User profile data is managed
by the User Profile service application in the Service Applications
section of Central Administration. We will
only go into crawling user profiles and synchronizing them with
Directory Servers, but it is important to note that a great deal of rich
user information can be managed from this service application.
Additionally, the User Profile service application makes it possible to
share user data across multiple sites and farms. This can allow for a
rich and effective people search and expose expertise in areas of the
organization not previously accessible to many employees.
The protocol used to crawl
data collected from the User Profile service is called SPS3. It can be
seen set in the default content source for SharePoint sites as sps3://servername. If user profiles are not crawled, check if this site is set in the default content source.
If your Mysite
definition uses Secure Sockets Layer or Transport Layer Security
(https), it may be necessary to set the SPS3 protocol to use secure
sockets (sps3s) as well.
|
|
2.1. Synchronizing User Profiles
To synchronize user profiles, navigate to the "Manage service applications" page in Central Administration (Figure 3).

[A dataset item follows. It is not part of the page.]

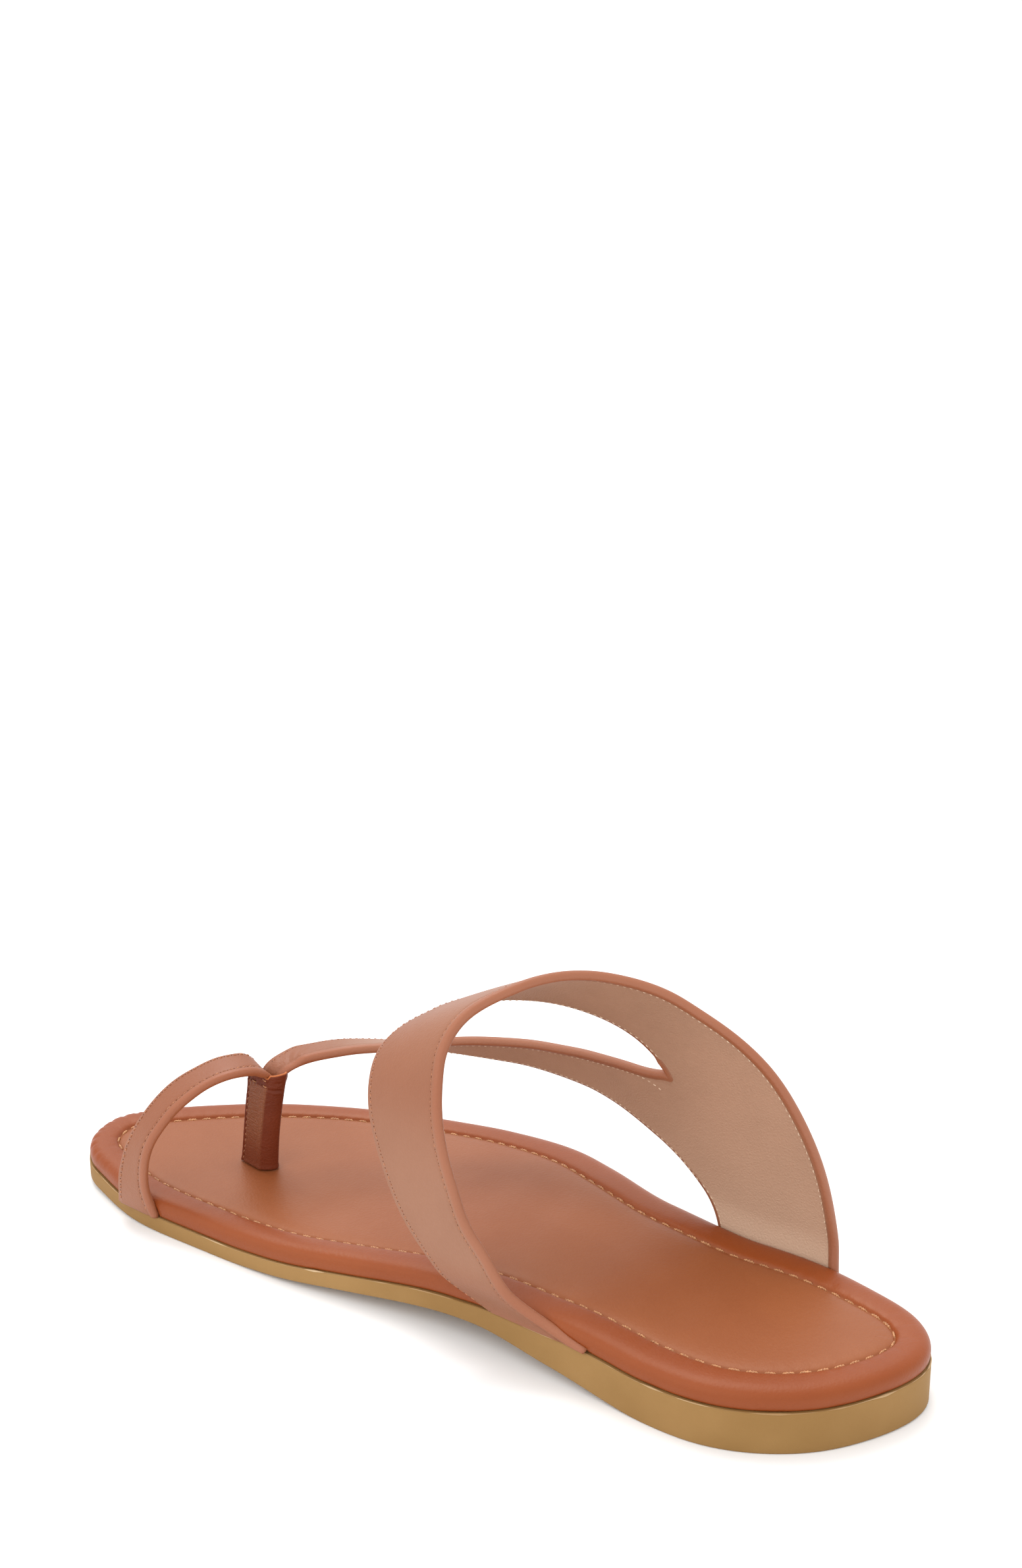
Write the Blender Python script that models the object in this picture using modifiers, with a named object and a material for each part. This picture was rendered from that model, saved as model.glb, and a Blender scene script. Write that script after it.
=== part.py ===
"""Toe loop sandal for the right foot, built the way its maker would: a moulded outsole, a padded
footbed, a strap upper on the last, a toe loop and a toe post.

Metres. +Y runs to the toe, +X to the outer (lateral) side and +Z up. The tables hold shares of
the named sizes: "along" is a share of the sole's length from the heel, "around" is a share of
the half turn over the last from the inner (medial) feather edge to the outer one.
"""
import math

import bmesh
import bpy
import numpy as np
from mathutils import Vector

# Driving sizes
LENGTH = 0.243
BALL_WIDTH = 0.082
INSTEP_HEIGHT = 0.0935
HEEL_RUBBER = 0.0108
FOREFOOT_RUBBER = 0.0042
ARCH_LIFT = 0.0065
TOE_SPRING = 0.0016
RUBBER_EDGE = 0.0004
FOOTBED_HEIGHT = 0.0051
FOOTBED_INSET = 0.0003
PAD_RIM = 0.0096
STRAP_WALL = 0.0022
STRAP_PROUD = 0.0005
MEDIAL_BULGE = 0.0025
LATERAL_BULGE = 0.0005
TUCK_HEIGHT = 0.0110
TOE_DROP = 0.0080
LOOP_RISE = 0.0380
LOOP_WALL = 0.0020
POST_HEIGHT = 0.0246
POST_LENGTH = 0.0118
POST_THICKNESS = 0.0068
POST_TURN = math.radians(7.0)
POST_WALL = 0.00125
POST_FOLD = 0.0017
SLOT_DEPTH = 0.0058
SKIVED_SHARE = 0.60
EDGE_ROUND = 0.0006
JOINT_GAP = 0.0003
STRAP_SEAT = 0.00045

# Mesh steps
SOLE_STATIONS = 46
STRAP_STEPS = 2
STRAP_COLUMNS = 6
THIN_STEPS = 2
LOOP_STEPS = 2
LOOP_COLUMNS = 4
POST_SIDES = 20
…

Then choose the User Profile Service Application link (see Figure 4). Check if the service application is started in the right-hand column.
The sources for user
profile information are managed in the Synchronization section, where
different user data sources can be defined and synchronization schedules
defined (Figure 5).
Selecting the Configure
Synchronization Connection menu item will display the page where
additional user profile data sources can be added. To add a new source
to synchronization, select Create New Connection. The following source
types can be selected:
Active Directory
Active Directory Logon Data
Active Directory Resource
Business Data Connectivity
IBM Tivoli Directory Server
Novell eDirectory
Sun Java System Directory Server
NOTE
The Synchronization
Connection page returns relatively good errors if the connection fails,
but the Populate Containers button will still function even if all the
required fields are not filled out. Make sure you have the correct
domain, server, and user information to connect and retrieve the
directory data.
1.1. User Accounts
The synchronization
connection settings should use an account that has access to the data
source. The account should be able to read all the user profile data on
the directory server being synchronized. How this account is set up may
vary depending on the source system. The source systems are defined on
the Add Synchronization page and can be set by choosing the correct
system (listed here) in the Type drop-down menu, shown in Figure 6.

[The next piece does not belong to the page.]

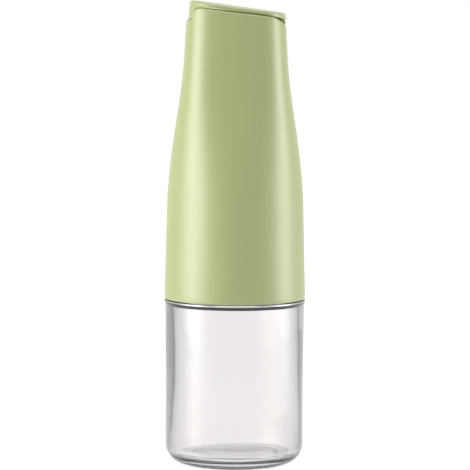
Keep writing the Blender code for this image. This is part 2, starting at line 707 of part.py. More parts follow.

When using Business Data Connectivity Services, an account is not
required as the accounts set in the Business Data Connectivity entity
will be used.
Active Directory:
The user must have Replicate Directory Changes permission on the target
domain. For Windows 2003 Active Directory installations, the user
should be a member of the Pre-Windows 2000 Compatible Access group. For
domains with a different NetBIOS name, the cn=configuration
container in Active Directory should be checked to make sure the user
has Replicate Directory Changes permission. As exporting property values
is also likely, the user should also have Create Child Objects and
Write All Properties permissions.
Novel eDirectory:
Novel eDirectory should be configured to allow the specified user to
browse in the Entry Rights property for the directory tree where the
users to import are listed. Additionally, it should give the user Read,
Write, and Compare rights in All Attributes for the same directory tree.

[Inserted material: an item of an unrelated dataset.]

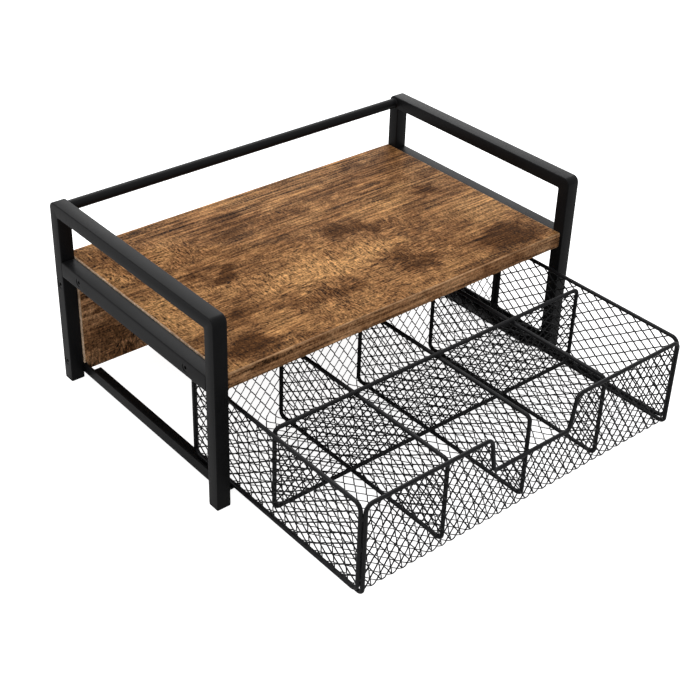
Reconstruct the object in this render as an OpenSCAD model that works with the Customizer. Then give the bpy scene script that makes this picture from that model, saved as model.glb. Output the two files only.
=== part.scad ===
/* [Stand] */
// Width over the two side frames
stand_w = 332; // [300:1:370]
// Depth of the side frames, front to back
stand_d = 200; // [180:1:230]
// Height from the table to the top of the side rails
stand_h = 150; // [140:1:180]
// Height of the shelf's top face above the table
shelf_h = 105; // [95:1:115]
// Setback of the shelf's front edge behind the legs' front face
shelf_setback = 2; // [0:0.5:5]
// Thickness of the shelf board and of the back panel
board_t = 12; // [9:0.5:16]
// Gap between the table and the back panel's bottom edge
panel_lift = 7; // [5:0.5:12]

/* [Tubes] */
// Tube size across the stand
tube_w = 11; // [9:0.5:14]
// Tube size in the plane of the side frame
tube_t = 10; // [9:0.5:13]
// Wall thickness of the tubes
tube_wall = 1.5; // [1.2:0.1:2]
// Outer radius of the side frame's upper corners
corner_r = 5; // [3:0.5:8]
// Height of the tube that carries the shelf
shelf_rail_h = 12; // [10:0.5:14]
// Step from the shelf's top face down to the top of that tube
shelf_rail_drop = 1; // [0:0.5:2]
// Diameter of the rod across the back
rod_d = 8; // [6:0.5:9]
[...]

Sun Java System Directory Server:
In the Sun Java System Directory Server, Anonymous Access to RootDSE
should be enabled with Read, Write, Compare, and Search rights. If the
intention is to incrementally synchronize (recommended for large
directories), the account should also have Read, Compare, and Search
permissions on the cn=changelog object.
IBM Tivoli: The account specified to synchronize with IBM Tivoli should be a member of the administrative group.
2.2. Excluding Directory Tree Nodes
SharePoint allows the
administrator to choose which levels of the directory and which nodes to
synchronize. All other nodes will be excluded. The administrator can
select the entire directory by choosing Select All or choose each
organizational unit separately. Since, generally, current user data is
interesting only to an organization, it is recommended that care is
taken to select only organizational units that have current users in
them. Exclude former employees, service users, computers, etc. See Figure 7.
NOTE
The User Profile service
must be set to synch before any user profiles can be crawled. Be sure to
initiate an initial synch before crawling and expecting users to be
searchable.
2.2.1. Searching from MySites
Each MySite has its own search
box that is similar to all the pages in a SharePoint site. However, this
MySite search box can have a different target search center.
Designating the target search center for MySites is done in the User
Profile services application under MySite Settings (Figure 8).